Access to higher education has increased in Peru but it has come at the expense of quality. 30% of the Peruvian population aged 25 and above hold a tertiary degree, more than in many other Latin American countries. However, over 80% of the population aged 16-25 scores at the lowest levels of proficiency in literacy and numeracy according to the OECD PIAAC survey (OECD, 2023[91]). Additionally, the number of active universities has almost doubled from 74 to 139 between 2000 and 2019 (OECD, 2016[83]), many of them unregulated, resulting in relaxed admission requirements and low student skills (OECD, 2019[14]). In 2020, the government launched the National Policy for Higher and Technical-Productive Education to 2030, with a focus on increasing access to higher education for at least 50% of the country’s youth, emphasizing the access of youth from vulnerable backgrounds. A welcome 2014 higher education institutions law tried to improve regulation and quality across programmes and providers, creating an institution responsible for guaranteeing minimum quality standards. So far 92 universities and two graduate schools have met the minimum quality requirements in the initial stage of the higher education licensing process. However, only 73 vocational education institutes meet the quality criteria. It is crucial to further enhance the quality of these institutions by reinforcing quality assurance mechanisms and providing support for continuous improvement processes.

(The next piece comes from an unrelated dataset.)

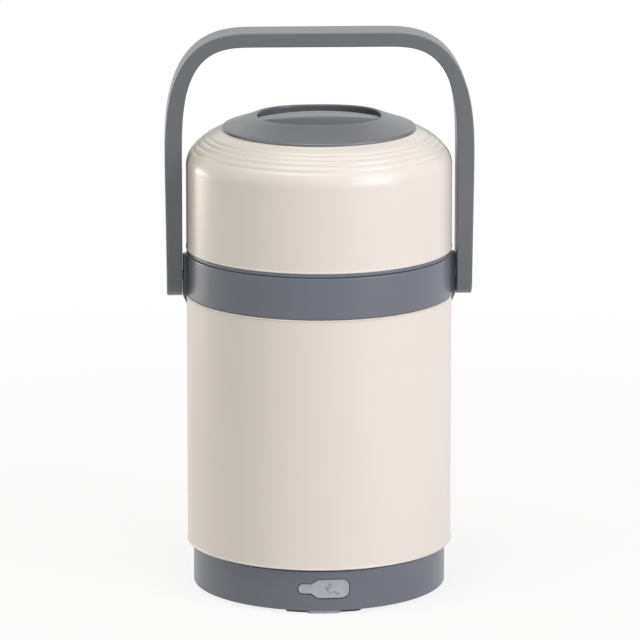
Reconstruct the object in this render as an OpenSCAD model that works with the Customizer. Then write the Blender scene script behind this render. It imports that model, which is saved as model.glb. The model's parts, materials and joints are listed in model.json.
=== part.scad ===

Peru needs to reinforce its vocational education and training (VET) system, which is currently not well aligned with the needs of the labour market (OECD, 2019[14]). The demand for high skilled workers has been outpacing the supply. VET programmes could increase the supply of skills in high demand, such as IT technicians, personal care workers or health professionals. Peru’s VET system is characterized by strong sectoral schools (e.g. in manufacturing, construction, and tourism) but enrol only around 15% of VET students. The remaining non-sectoral public and private schools are weaker providing low-skilled technicians with little work practice and offer too few opportunities to acquire advanced skills. Engaging firms in the co-design and running of non-sectoral schools’ programmes and providing training could better align learning with labour market demands, while increasing work-based learning opportunities. Higher participation in work-based training would increase employability and reduce skill mismatches. Some OECD countries provide financial and fiscal incentives to provide apprenticeships in dual VET systems. For example, in France students receive financial aid and companies receive financial and fiscal incentives to hire apprentices, alleviating financial constraints and potentially promoting formal employment. Employers should also play a more active role in the design and implementation of active labour market policies, and university programmes to enhance the quality and relevance of skills.